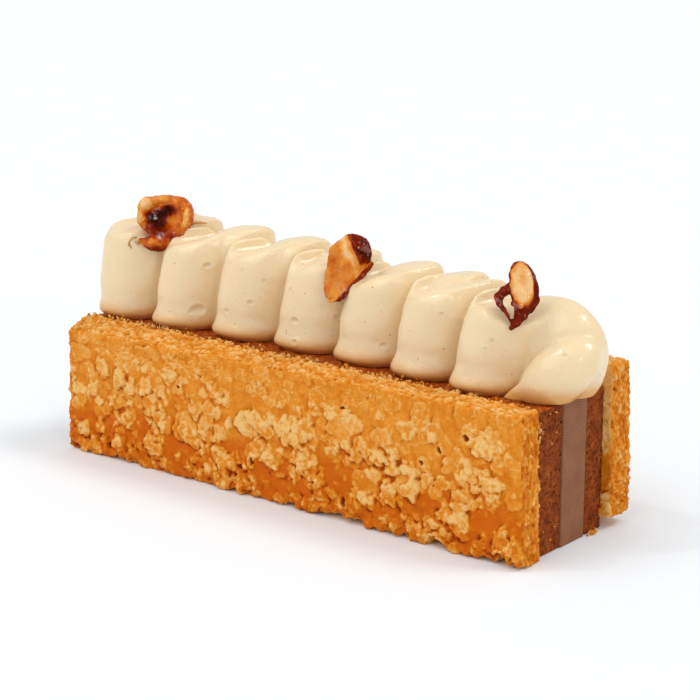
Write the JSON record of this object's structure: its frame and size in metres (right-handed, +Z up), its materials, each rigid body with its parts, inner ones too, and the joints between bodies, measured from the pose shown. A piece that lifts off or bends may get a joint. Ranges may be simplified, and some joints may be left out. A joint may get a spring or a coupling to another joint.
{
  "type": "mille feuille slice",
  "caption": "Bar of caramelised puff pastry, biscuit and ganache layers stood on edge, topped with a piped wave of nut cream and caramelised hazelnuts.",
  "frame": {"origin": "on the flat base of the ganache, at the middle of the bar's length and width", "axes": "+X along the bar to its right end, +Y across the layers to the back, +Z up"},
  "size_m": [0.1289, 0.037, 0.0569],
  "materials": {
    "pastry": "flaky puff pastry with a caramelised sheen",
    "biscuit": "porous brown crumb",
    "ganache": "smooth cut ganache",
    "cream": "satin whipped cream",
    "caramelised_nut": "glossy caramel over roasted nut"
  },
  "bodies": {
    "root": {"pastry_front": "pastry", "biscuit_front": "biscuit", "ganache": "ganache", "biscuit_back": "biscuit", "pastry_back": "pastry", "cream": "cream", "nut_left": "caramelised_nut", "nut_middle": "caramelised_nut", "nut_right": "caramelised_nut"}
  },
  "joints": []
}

### Request
Using the data above, reproduce every line exactly.

### The response
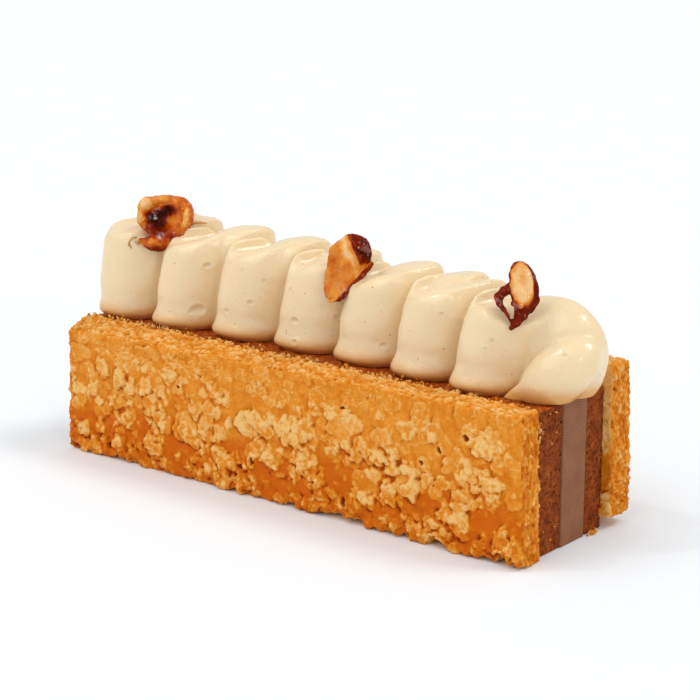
Write the JSON record of this object's structure: its frame and size in metres (right-handed, +Z up), its materials, each rigid body with its parts, inner ones too, and the joints between bodies, measured from the pose shown. A piece that lifts off or bends may get a joint. Ranges may be simplified, and some joints may be left out. A joint may get a spring or a coupling to another joint.
{
  "type": "mille feuille slice",
  "caption": "Bar of caramelised puff pastry, biscuit and ganache layers stood on edge, topped with a piped wave of nut cream and caramelised hazelnuts.",
  "frame": {"origin": "on the flat base of the ganache, at the middle of the bar's length and width", "axes": "+X along the bar to its right end, +Y across the layers to the back, +Z up"},
  "size_m": [0.1289, 0.037, 0.0569],
  "materials": {
    "pastry": "flaky puff pastry with a caramelised sheen",
    "biscuit": "porous brown crumb",
    "ganache": "smooth cut ganache",
    "cream": "satin whipped cream",
    "caramelised_nut": "glossy caramel over roasted nut"
  },
  "bodies": {
    "root": {"pastry_front": "pastry", "biscuit_front": "biscuit", "ganache": "ganache", "biscuit_back": "biscuit", "pastry_back": "pastry", "cream": "cream", "nut_left": "caramelised_nut", "nut_middle": "caramelised_nut", "nut_right": "caramelised_nut"}
  },
  "joints": []
}